Por aquellos tiempos añejos, Steve Jobs iniciaba con sus pininos creativos y el ábaco, que me abrió las puertas a mi inventiva hacía pocos años antes, al haber determinado cómo resolver raíces cuadradas en él, se estaba convirtiendo en historia… de hecho, hoy ya forma parte de la prehistoria todo eso.
En esa lejana distancia, mis amigos y yo nos queríamos comer el mundo a bocanadas, tratando de probarnos a nosotros mismos con estúpidas osadías. A semejanza de San Agustín, el relato no pretende presumir, sino antes viene describir cómo el insatisfactor de aceptación puede llegar a ser letalmente mortífero.
A una cuadra de mi añorada escuela, corren las vías del ferrocarril sobre una avenida (entonces carretera) que siempre hemos llamado Fleteros, por implícitas razones y nunca se le ha llamado así oficialmente. Durante la mañana, se escucha en repetidas ocasiones el invitante silbido de la locomotora; para algunos es causa de precaución, pero para nosotros, era motivo de exaltación.
Las clases transcurrían de 8 a 14 horas y justo 15 minutos después de la salida, el tren rumbo a México pasaba puntual a la cita con nuestro destino. Mis amigos y yo habíamos creado una tradición absurda de abordar sus vagones en movimiento y con una mano asirnos fijamente, mientras que la otra sostenía el novedoso portafolio que había sustituído a las tradicionales mochilas de piel que utilizábamos durante la primaria.
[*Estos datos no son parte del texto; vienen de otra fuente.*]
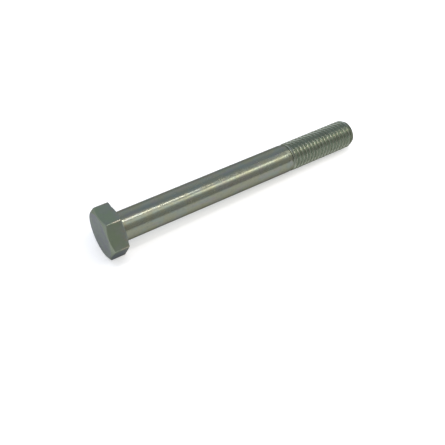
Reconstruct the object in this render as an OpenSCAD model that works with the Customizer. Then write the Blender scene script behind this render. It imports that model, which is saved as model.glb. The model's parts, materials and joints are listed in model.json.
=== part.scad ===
// Hexagon head bolt, M12 x 110, partly threaded, with a plain shank under the head.
// The bolt lies along +X: the head is on the -X side and the threaded end points to +X.
// The origin is the centre of the bearing face under the head, and +Z is up, with a
// flat of the hexagon facing up. All sizes are in millimetres.

/* [Size] */
// Nominal length, from the bearing face to the tip
length = 110; // [90:5:120]
// Length of the full thread, measured from the tip
thread_len = 30; // [24:1:40]

/* [Head] */
// Width across flats, as made for a 19 mm spanner
across_flats = 18.8; // [18.7:0.1:19]
// Height of the head, with its washer face
head_h = 7.5; // [7.2:0.1:7.8]
// Width across corners, where the six edges are rounded off
across_corners = 21.46; // [21.1:0.02:21.6]
// Diameter of the flat circle inside the head's chamfer
head_top_d = 18; // [17:0.1:18.6]
// Slope of the head's chamfer against the flat top, in degrees
head_chamfer_angle = 30; // [20:1:40]

/* [Washer face] */
// Diameter of the raised ring that bears on the joint
washer_face_d = 17.4; // [16.8:0.1:18]
// Height of that ring
washer_face_h = 0.5; // [0.3:0.1:0.7]
// Radius of the fillet between the head and the shank
fillet_r = 0.8; // [0.6:0.1:1]

/* [Shank] */
// Diameter of the plain shank
shank_d = 11.75; // [11.7:0.01:11.9]
// Diameter at the narrow end of the run-out cone
neck_d = 11.44; // [11.3:0.01:11.6]
// Length of the run-out cone
runout_len = 1.4; // [1:0.1:2]
// Distance from the full thread back to the run-out cone
thread_fade_in = 2.9; // [1:0.1:4]

/* [Thread] */
// Pitch of the coarse metric thread
pitch = 1.75; // [1.5:0.25:2]
// Outer diameter of the thread
thread_d = 11.9; // [11.8:0.01:11.95]
// Angle at which the first groove starts, in degrees about the axis
thread_start_angle = 110; // [0:5:355]

/* [Point] */
// Diameter of the flat end face
tip_d = 9.7; // [9.2:0.1:10.2]
// Diameter of the point where the thread begins
point_d = 10.7; // [10.4:0.1:11]
// Length of the plain cone at the end
point_len = 1; // [0.8:0.1:1.4]
// Radius of the edge around the end face
tip_edge_r = 0.35; // [0.2:0.05:0.5]

/* [Hidden] */
$fn = 96;

hex_h = head_h - washer_face_h;
shank_r = shank_d / 2;
neck_r = neck_d / 2;
thread_r = thread_d / 2;
point_r = point_d / 2;
tip_r = tip_d / 2;

// Places along the axis, measured from the bearing face
thread_start = length - thread_len - thread_fade_in;
shank_end = thread_start - runout_len;
thread_end = length - point_len;

// One pitch of the thread as helical lines: place in pitches, then depth as a share of
// the full depth. Two lines edge the crest and three follow the rounded root.
crest_flat = 1 / 8;
root_flat = 1 / 4;
root_edge_share = 0.88;
PROFILE = [
    [-crest_flat / 2, 0],
    [crest_flat / 2, 0],
    [0.5 - root_flat / 2, root_edge_share],
    [0.5, 1],
    [0.5 + root_flat / 2, root_edge_share]
];
thread_depth = 0.6134 * pitch;

// The thread is a grid of points: columns stand around the axis, and lines wind along it.
lines = len(PROFILE);
columns = 50;
columns_per_line = columns / lines;
end_margin = 0.2;
rows = floor(((thread_end - thread_start) / pitch - end_margin) * lines);

// Lengths over which the thread grows to full depth, rises to full size, and fades out
depth_grows_over = 1.8;
crest_rises_over = 1.7;
depth_fades_over = 0.6;
point_slope = 0.6;

module along_axis(x) {
    translate([x, 0, 0]) rotate([0, 90, 0]) children();
}

// A hexagon with one pair of flats facing along X
module hexagonal_bar(flats, h) {
    rotate(30) cylinder(h = h, d = flats / cos(30), $fn = 6);
}

module head() {
    outer_r = across_flats;
    chamfer_drop = (outer_r - head_top_d / 2) * tan(head_chamfer_angle);
    color([0.44, 0.47, 0.42]) along_axis(-head_h) intersection() {
        hexagonal_bar(across_flats, hex_h);
        cylinder(h = hex_h, d = across_corners);
        rotate_extrude() polygon([
            [0, 0], [head_top_d / 2, 0], [outer_r, chamfer_drop], [outer_r, hex_h], [0, hex_h]
        ]);
    }
}

module washer_face() {
    color([0.5, 0.52, 0.47]) along_axis(-washer_face_h) rotate_extrude() {
        translate([shank_r + fillet_r, 0]) {
            square([washer_face_d / 2 - shank_r - fillet_r, washer_face_h]);
        }
    }
}

// The core under the head, which flares into the bearing face with a concave fillet
module head_fillet() {
    color([0.55, 0.57, 0.5]) along_axis(-washer_face_h) rotate_extrude() difference() {
        square([shank_r + fillet_r, washer_face_h + fillet_r]);
        translate([shank_r + fillet_r, washer_face_h + fillet_r]) circle(r = fillet_r);
    }
}

module plain_shank() {
    color([0.68, 0.67, 0.55]) along_axis(fillet_r) {
        cylinder(h = shank_end - fillet_r, r = shank_r);
    }
}

module thread_runout() {
    color([0.58, 0.6, 0.5]) along_axis(shank_end) {
        cylinder(h = runout_len, r1 = shank_r, r2 = neck_r);
    }
}

// A right-hand thread: each line moves one pitch along the axis in one turn
function line_number(row, column) = row - floor(column / columns_per_line);
function profile_index(line) = line - lines * floor(line / lines);
function line_place(line, column) =
    pitch * (floor(line / lines) + PROFILE[profile_index(line)][0] + column / columns);

function crest_radius(x) = min(
    thread_r,
    neck_r + (thread_r - neck_r) * (x - thread_start) / crest_rises_over,
    point_r + (thread_end - x) * point_slope
);
function groove_depth(x) = thread_depth * min(
    1,
    (x - thread_start) / depth_grows_over,
    (thread_end - x) / depth_fades_over
);

function thread_point(row, column) =
    let (
        line = line_number(row, column),
        x = row == 0 ? thread_start
            : row == rows + 1 ? thread_end
            : thread_start + line_place(line, column),
        share = PROFILE[profile_index(line)][1],
        r = crest_radius(x) - groove_depth(x) * share,
        angle = thread_start_angle + 360 * column / columns
    )
    [x, r * cos(angle), r * sin(angle)];

function grid_index(row, column) = row * columns + column % columns;

module thread() {
    points = [for (row = [0 : rows + 1]) for (column = [0 : columns - 1])
        thread_point(row, column)];
    sides = [for (row = [0 : rows]) for (column = [0 : columns - 1]) each [
        [grid_index(row, column), grid_index(row + 1, column), grid_index(row + 1, column + 1)],
        [grid_index(row, column), grid_index(row + 1, column + 1), grid_index(row, column + 1)]
    ]];
    start_cap = [for (column = [0 : columns - 1]) grid_index(0, column)];
    end_cap = [for (column = [columns - 1 : -1 : 0]) grid_index(rows + 1, column)];
    color([0.52, 0.54, 0.44]) polyhedron(points, concat(sides, [start_cap, end_cap]));
}

module chamfered_point() {
    color([0.48, 0.51, 0.46]) along_axis(thread_end) rotate_extrude() intersection() {
        polygon([[0, 0], [point_r, 0], [tip_r, point_len], [0, point_len]]);
        union() {
            square([point_r, point_len - tip_edge_r]);
            square([tip_r - tip_edge_r, point_len]);
            translate([tip_r - tip_edge_r, point_len - tip_edge_r]) circle(r = tip_edge_r);
        }
    }
}

head();
washer_face();
head_fillet();
plain_shank();
thread_runout();
thread();
chamfered_point();
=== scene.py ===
"""Hex bolt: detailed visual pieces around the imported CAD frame, in metres."""
import json
from math import atan2, cos, floor, pi, radians, sin, sqrt, tan

import bmesh
import bpy
from mathutils import Matrix, Vector


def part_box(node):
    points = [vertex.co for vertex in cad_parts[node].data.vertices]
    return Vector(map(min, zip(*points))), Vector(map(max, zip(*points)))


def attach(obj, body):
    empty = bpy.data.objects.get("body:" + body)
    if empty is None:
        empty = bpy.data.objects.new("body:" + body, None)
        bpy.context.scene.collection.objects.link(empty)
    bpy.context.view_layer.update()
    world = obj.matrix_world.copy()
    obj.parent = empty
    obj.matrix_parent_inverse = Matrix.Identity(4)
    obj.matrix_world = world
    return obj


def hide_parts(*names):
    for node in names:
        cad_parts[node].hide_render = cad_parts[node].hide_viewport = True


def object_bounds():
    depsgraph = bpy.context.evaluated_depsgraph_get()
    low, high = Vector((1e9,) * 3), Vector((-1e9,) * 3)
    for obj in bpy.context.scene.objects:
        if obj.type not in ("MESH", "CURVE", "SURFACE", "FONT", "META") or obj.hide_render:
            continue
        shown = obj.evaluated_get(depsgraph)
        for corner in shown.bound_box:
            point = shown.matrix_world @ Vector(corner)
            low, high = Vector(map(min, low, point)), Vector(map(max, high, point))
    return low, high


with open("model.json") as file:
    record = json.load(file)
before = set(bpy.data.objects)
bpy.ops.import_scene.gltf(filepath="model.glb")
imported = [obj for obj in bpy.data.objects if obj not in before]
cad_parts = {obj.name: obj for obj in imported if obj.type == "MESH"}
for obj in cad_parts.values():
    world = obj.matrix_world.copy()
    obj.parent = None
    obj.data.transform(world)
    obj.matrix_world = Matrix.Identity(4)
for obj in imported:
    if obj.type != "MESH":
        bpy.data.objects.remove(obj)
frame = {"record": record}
cad_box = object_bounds()

MM = 0.001

# ---------------------------------------------------------------- sizes from the frame


def span_x(node):
    """A node's lowest and highest place along the bolt's axis."""
    low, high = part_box(node)
    return low[0], high[0]


def radius(node):
    """Half a round node's height, which is its largest radius."""
    low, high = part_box(node)
    return (high[2] - low[2]) / 2


def mount(name):
    """One of the record's mounts."""
    return next(m for m in frame["record"]["mounts"] if m["name"] == name)


HEAD_TOP, HEX_END = span_x("head")
RING_START, RING_END = span_x("washer_face")
FILLET_START, FILLET_END = span_x("head_fillet")
SHANK_START, SHANK_END = span_x("plain_shank")
RUNOUT_START, RUNOUT_END = span_x("thread_runout")
THREAD_START, THREAD_END = span_x("thread")
POINT_START, POINT_END = span_x("chamfered_point")

HALF_FLATS = radius("head")
RING_R = radius("washer_face")
SHANK_R = mount("plain_shank")["dims"]["r_mm"] * MM
POINT_R = radius("chamfered_point")

# The CAD's own sizes that no box or mount gives
HEAD_TOP_R = 9.0 * MM
HEAD_CHAMFER_ANGLE = radians(30)
PITCH = 1.75 * MM
THREAD_R = 5.95 * MM
NECK_R = 5.72 * MM
TIP_R = 4.85 * MM
THREAD_START_ANGLE = radians(110)
CREST_RISES_OVER = 1.7 * MM
GROOVE_GROWS_OVER = 1.8 * MM
GROOVE_FADES_OVER = 0.6 * MM
POINT_SLOPE = 0.6

# ---------------------------------------------------------------- mesh building


def rounded(corners, radii, steps=6):
    """An open outline whose inner corners are arcs, each cut short where a side is short.

    A corner with no radius stays as it is."""
    points = [Vector(corners[0])]
    for before, here, after, wanted in zip(corners, corners[1:], corners[2:], radii):
        here = Vector(here)
        to_before, to_after = Vector(before) - here, Vector(after) - here
        turn = pi - to_before.angle(to_after)
        if wanted == 0 or turn < 1e-6:
            points.append(here)
            continue
        reach = wanted * tan(turn / 2)
        reach = min(reach, 0.48 * to_before.length, 0.48 * to_after.length)
        start, end = here + to_before.normalized() * reach, here + to_after.normalized() * reach
        arc_r = reach / tan(turn / 2)
        centre = here + (to_before.normalized() + to_after.normalized()).normalized() * (
            arc_r / cos(turn / 2))
        for step in range(steps + 1):
            share = step / steps
            chord = start.lerp(end, share) - centre
            points.append(centre + chord.normalized() * arc_r)
    points.append(Vector(corners[-1]))
    return points


def mark_sharp(bm, limit):
    """Smooth shading everywhere, broken at edges that turn by more than the limit."""
    for face in bm.faces:
        face.smooth = True
    for edge in bm.edges:
        if len(edge.link_faces) == 2 and edge.calc_face_angle(0) > limit:
            edge.smooth = False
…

Una vez arriba del convoy, avanzábamos 4 cuadras hasta donde se encontraba una fábrica de calderas y nace una Calzada que nos llevaría a nuestras casas a través de su arboleda y una vez cruzado el Río Santa Catarina. En dicho punto, descendíamos del tren y finalmente nos distribuíamos por dicho andador.
Cada día que pasaba, hacíamos gala de nuestro arte al subir y bajar del tren en movimiento, siendo la envidia de propios y extraños; tanto fue nuestro tambor y fulgor que no faltó el “nuevo” que se quiso unir a la pandilla.
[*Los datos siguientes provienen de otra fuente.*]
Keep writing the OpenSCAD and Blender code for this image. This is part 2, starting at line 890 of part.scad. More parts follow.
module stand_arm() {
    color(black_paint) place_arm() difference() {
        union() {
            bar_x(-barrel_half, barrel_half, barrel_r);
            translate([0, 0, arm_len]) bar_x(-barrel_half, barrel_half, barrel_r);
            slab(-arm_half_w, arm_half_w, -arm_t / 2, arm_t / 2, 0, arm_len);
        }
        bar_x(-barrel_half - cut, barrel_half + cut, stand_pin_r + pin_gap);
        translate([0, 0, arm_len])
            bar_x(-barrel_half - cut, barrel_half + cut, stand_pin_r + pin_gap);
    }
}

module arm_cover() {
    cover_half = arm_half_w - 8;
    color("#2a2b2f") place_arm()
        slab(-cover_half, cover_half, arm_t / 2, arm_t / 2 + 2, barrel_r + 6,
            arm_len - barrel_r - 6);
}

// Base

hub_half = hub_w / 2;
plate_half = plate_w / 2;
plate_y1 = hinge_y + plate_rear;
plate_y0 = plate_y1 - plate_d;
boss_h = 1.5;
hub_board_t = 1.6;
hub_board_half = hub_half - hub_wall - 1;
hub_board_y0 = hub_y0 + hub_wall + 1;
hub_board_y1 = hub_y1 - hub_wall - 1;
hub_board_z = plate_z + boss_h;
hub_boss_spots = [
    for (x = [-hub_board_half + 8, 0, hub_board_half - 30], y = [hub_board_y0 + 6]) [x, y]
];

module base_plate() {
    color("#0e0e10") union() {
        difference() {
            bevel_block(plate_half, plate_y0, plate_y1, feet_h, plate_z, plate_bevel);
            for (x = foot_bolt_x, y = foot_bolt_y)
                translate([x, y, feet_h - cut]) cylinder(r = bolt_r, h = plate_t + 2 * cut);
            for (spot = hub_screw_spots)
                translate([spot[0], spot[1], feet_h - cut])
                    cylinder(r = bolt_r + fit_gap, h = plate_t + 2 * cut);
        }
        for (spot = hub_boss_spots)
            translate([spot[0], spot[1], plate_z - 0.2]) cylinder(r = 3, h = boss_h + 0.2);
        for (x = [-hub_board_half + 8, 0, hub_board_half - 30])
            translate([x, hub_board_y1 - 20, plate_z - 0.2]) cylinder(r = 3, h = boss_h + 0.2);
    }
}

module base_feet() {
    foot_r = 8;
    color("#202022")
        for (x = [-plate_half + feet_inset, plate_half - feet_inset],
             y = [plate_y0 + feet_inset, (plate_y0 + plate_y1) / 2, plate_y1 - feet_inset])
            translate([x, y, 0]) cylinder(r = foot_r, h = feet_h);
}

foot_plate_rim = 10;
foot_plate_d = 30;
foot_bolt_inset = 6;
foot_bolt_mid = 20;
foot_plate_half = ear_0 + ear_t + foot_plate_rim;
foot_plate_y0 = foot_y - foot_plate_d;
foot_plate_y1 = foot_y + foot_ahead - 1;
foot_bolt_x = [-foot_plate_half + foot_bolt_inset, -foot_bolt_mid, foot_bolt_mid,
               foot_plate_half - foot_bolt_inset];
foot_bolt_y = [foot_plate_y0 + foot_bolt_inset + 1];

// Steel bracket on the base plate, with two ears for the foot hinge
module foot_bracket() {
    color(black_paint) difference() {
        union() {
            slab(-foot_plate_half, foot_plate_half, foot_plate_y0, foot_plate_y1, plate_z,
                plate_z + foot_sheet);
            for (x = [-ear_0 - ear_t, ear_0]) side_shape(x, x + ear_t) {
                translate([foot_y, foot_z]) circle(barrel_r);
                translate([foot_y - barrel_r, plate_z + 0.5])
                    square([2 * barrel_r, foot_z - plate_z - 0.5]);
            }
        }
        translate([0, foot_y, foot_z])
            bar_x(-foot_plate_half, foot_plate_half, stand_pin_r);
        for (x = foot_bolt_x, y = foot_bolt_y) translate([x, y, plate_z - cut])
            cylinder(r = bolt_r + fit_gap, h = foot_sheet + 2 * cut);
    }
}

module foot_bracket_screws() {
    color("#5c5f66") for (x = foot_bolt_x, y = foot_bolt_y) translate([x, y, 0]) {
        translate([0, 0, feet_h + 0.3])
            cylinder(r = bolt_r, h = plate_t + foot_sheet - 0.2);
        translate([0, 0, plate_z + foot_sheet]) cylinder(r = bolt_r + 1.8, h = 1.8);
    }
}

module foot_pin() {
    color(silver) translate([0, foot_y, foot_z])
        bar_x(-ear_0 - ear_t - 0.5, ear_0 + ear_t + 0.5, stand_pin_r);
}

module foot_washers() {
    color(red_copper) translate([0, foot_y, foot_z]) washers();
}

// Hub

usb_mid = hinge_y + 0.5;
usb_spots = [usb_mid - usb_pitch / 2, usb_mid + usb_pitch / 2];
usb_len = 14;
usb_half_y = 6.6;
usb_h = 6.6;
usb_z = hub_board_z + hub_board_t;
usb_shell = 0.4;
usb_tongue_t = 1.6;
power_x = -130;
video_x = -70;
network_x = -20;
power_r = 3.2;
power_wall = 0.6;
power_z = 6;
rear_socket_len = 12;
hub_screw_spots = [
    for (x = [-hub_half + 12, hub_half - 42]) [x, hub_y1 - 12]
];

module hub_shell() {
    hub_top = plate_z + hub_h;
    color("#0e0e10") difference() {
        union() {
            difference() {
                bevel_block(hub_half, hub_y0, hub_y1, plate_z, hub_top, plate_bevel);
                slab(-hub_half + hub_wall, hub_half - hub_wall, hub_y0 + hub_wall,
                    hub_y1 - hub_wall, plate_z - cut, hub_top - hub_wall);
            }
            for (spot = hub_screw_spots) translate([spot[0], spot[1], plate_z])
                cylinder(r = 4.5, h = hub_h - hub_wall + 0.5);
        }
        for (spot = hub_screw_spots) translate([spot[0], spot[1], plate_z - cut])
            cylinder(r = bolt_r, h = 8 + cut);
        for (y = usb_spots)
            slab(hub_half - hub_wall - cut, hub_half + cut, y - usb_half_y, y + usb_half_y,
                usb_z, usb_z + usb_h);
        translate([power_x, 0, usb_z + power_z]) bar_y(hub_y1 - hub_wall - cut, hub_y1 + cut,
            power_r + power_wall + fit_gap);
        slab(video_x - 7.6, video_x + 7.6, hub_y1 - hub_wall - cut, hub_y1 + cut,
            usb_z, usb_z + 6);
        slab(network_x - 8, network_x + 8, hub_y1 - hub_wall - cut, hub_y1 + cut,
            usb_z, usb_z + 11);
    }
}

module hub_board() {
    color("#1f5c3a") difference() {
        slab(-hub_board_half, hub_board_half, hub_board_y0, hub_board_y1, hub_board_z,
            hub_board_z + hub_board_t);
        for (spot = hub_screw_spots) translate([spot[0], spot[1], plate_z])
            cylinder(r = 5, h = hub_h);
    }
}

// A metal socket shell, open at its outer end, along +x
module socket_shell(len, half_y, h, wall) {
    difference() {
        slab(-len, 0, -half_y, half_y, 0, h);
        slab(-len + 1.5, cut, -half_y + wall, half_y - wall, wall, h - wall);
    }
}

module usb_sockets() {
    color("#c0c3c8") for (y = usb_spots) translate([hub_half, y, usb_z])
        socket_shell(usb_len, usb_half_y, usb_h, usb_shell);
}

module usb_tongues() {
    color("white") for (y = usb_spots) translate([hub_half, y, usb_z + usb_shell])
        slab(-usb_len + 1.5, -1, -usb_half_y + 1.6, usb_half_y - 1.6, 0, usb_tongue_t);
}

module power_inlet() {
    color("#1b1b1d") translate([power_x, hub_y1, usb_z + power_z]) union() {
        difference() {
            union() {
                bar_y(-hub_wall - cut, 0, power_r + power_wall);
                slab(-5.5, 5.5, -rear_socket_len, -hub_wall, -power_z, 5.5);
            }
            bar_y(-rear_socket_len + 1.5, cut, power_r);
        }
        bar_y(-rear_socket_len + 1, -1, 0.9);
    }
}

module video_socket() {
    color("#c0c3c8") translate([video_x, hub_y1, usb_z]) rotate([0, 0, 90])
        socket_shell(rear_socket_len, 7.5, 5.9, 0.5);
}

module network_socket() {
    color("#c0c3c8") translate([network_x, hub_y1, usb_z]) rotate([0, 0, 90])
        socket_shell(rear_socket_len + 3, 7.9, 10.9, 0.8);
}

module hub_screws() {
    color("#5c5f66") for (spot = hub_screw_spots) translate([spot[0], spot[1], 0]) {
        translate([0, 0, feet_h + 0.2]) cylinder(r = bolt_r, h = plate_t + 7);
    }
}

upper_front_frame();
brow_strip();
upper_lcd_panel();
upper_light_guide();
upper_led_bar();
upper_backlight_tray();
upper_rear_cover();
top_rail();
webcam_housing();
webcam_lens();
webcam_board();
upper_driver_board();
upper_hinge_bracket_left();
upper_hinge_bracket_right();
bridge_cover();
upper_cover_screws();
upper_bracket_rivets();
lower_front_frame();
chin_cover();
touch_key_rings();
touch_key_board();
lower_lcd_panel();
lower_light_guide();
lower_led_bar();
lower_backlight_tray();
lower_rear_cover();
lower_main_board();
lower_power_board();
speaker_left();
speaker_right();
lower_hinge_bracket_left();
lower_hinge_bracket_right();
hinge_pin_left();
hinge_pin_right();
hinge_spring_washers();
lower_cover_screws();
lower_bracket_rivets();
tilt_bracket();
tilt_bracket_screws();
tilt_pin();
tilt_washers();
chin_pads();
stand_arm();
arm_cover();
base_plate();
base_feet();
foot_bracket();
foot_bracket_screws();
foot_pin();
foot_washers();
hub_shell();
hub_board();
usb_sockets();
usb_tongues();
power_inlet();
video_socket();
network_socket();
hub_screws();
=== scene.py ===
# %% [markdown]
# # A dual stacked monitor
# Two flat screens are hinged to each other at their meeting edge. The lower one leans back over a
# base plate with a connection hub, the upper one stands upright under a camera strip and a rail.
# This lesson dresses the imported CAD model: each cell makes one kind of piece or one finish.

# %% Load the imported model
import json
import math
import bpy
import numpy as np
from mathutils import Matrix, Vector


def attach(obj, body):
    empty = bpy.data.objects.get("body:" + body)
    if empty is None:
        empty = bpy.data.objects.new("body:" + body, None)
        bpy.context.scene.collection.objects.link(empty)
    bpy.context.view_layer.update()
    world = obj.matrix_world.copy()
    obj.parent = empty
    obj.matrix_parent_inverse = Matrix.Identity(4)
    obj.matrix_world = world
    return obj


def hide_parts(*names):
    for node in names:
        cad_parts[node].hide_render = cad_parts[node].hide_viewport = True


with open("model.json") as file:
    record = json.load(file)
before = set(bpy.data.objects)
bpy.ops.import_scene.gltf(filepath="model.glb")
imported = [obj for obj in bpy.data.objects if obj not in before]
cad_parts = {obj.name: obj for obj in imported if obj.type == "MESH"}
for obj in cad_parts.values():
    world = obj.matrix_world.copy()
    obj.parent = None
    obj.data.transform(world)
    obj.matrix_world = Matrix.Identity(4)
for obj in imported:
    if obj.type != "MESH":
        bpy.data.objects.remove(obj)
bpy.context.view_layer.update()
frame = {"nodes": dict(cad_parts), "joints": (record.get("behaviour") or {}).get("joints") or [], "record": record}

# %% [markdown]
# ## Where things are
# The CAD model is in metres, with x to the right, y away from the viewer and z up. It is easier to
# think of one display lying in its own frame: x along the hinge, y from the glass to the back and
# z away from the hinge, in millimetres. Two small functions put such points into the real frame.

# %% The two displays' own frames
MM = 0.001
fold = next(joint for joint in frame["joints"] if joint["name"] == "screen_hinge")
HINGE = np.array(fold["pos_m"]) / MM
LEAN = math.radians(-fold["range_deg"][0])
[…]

Mi hoy viejo y grato amigo nos quiso acompañar en nuestra peregrina excursión diaria al salir de la secundaria. Obviamente, no le dimos ningún entrenamiento ni capacitación, tampoco hojas de instrucción o ayudas visuales que le facilitarán el acceso, permanencia y descenso sin riesgo, antes bien, hacíamos gala de nuestra habilidad innata para ponernos en riesgo y salir avantes.
Llegamos al punto en cuestión, abordamos sin ningún percance que mencionar, así como avanzamos las rigurosas cuatro cuadras sin el menor contratiempo… el problema fue al saltar fuera del tren.
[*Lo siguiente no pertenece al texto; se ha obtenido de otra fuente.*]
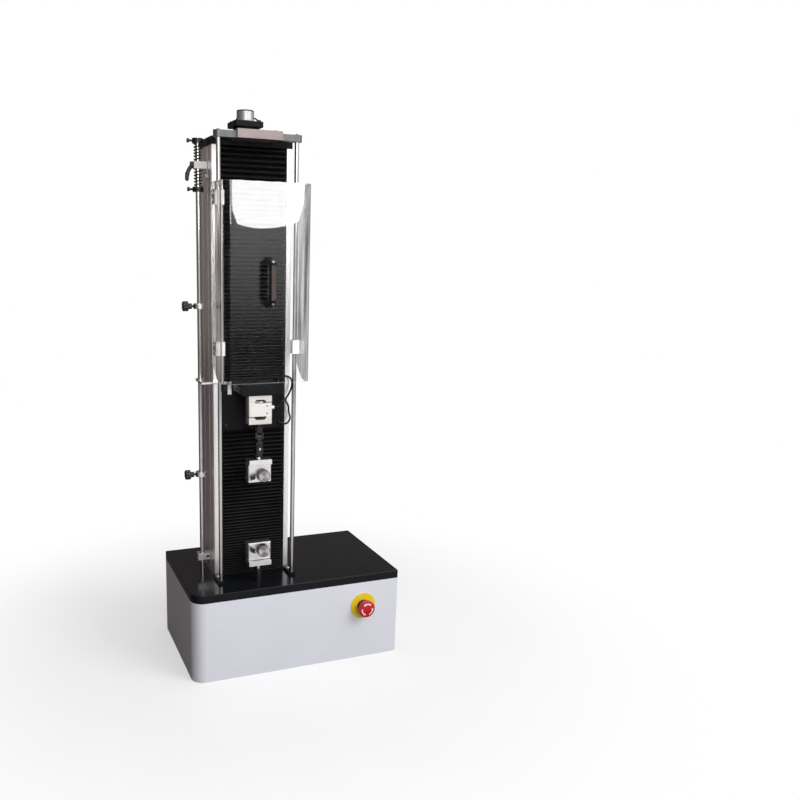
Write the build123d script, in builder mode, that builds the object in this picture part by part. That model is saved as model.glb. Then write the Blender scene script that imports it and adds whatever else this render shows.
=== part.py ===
from build123d import *
from math import cos, pi, radians, sin, tan
import os

# Bench-top universal testing machine with one column, in millimetres.
# X runs to the right, Y to the back and Z up. The origin is the centre of the
# base's footprint on the bench.

os.makedirs("parts", exist_ok=True)

# Base box
base_width = 480.0
base_depth = 292.0
shell_height = 182.0
lid_thickness = 18.0
base_corner = 28.0
base_bend = 4.0
lid_edge = 1.5
fine_edge = 1.0
sheet = 2.0
floor_thickness = 4.0
rim_width = 14.0
seat_gap = 0.3
bench_bolt_radius = 4.5
bench_bolt_inset = 30.0

# Rear wall of the base
vent_count = 7
vent_width = 5.0
vent_height = 60.0
vent_pitch = 12.0
vent_x = 60.0
rear_row_z = 95.0
inlet_inset = 90.0
inlet_width = 50.0
inlet_height = 70.0
inlet_bezel = 4.0
inlet_depth = 40.0
inlet_bezel_thickness = 3.0
socket_width = 26.0
socket_height = 18.0
socket_depth = 17.0
socket_drop = 14.0
blade_length = 9.0
blade_width = 4.0
blade_thickness = 2.0
blade_spread = 7.0
rocker_width = 24.0
rocker_height = 15.0
rocker_rise = 20.0
rocker_depth = 8.0
rocker_crest = 2.0
rocker_tilt = 10.0
rocker_gap = 1.0
rocker_pivot_depth = 4.0
rocker_pin_radius = 2.5
port_width = 40.0
port_height = 16.0
port_pitch = 30.0
port_count = 2
port_shell = 2.0
port_proud = 3.0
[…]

Como es un elemento en movimiento, la inercia que llevamos tiende a disminuir hasta desaparecer al momento que nos separamos del vehículo transportador; pero, su eliminación no es instantánea, por lo que se debe saltar hacia adelante para bajar corriendo y reducir paulatinamente la velocidad original. Llegamos a hacer gala de nuestra pericia hasta corriendo de reversa entre el piso de cascajo que acompaña a los durmientes de la vía.
Nuestro pobre e infortunado amigo, nuevo en la aventura, simplemente dio un paso al frente.
Como era de esperarse, el inocente disminuyó la inercia rodando agresivamente contra el cascajo, lastimando su integridad, su ropa y su ahora inservible maletín, por lo que sus libros, libretas y demás utensilios escolares quedaron esparcidos por todo el lugar.
Todos corrimos hacia él, pero no con la intención de atenderlo o auxiliarle por su accidente, sino para reírnos burlona y jocosamente de su infortunio.
Finalmente, todos cruzamos la entonces carretera (actual avenida) y recorrimos la usual Calzada que nos llevaría a nuestras casas.
Cuando nuestro enojado amigo llegó a su casa, su madre lo vio todo rasguñado, más en el amor propio que en su exterior (y eso que era bastante); inmediatamente, le demandó una explicación, narrando a lujo de detalle todo lo ocurrido y echándonos de cabeza a toda la pandilla.
Como era de esperarse, al día siguiente fuimos requeridos por el Director, así como nuestros padres, quienes estaban más furiosos que asustados por lo ocurrido. Estábamos esperando la orden de expulsión que, afortunadamente, no llegó.
Posteriormente, el Director convocó a toda la escuela (secundaria y preparatoria) para hacer público el suceso y amenazando a todo aquel osado aventurero que intentase nuevamente subir al tren, quien sería expulsado ipso facto.
Ante la comunidad, éramos unos héroes; ante nuestros padres, unos demonios bien llamados güercos (por el origen griego de la palabra) y ante los profesores, unos irresponsables que merecíamos un castigo más severo que el simple impacto en la calificación.
Ese día transcurrió y terminó con la séptima hora de clase, puntual a las 2:00 pm. Igualmente puntual, el tren se apareció a los 15 minutos y nosotros con él… pero, en las vías estaba uno de los hermanos maristas como guardián del orden, previniendo nuestra inmediata y bien merecida expulsión.
El firme maestro permaneció puntual a la cita todos los días hasta el fin del ciclo escolar; lo cual pudimos constatar, ya que no sólo ese día lo volveríamos a intentar.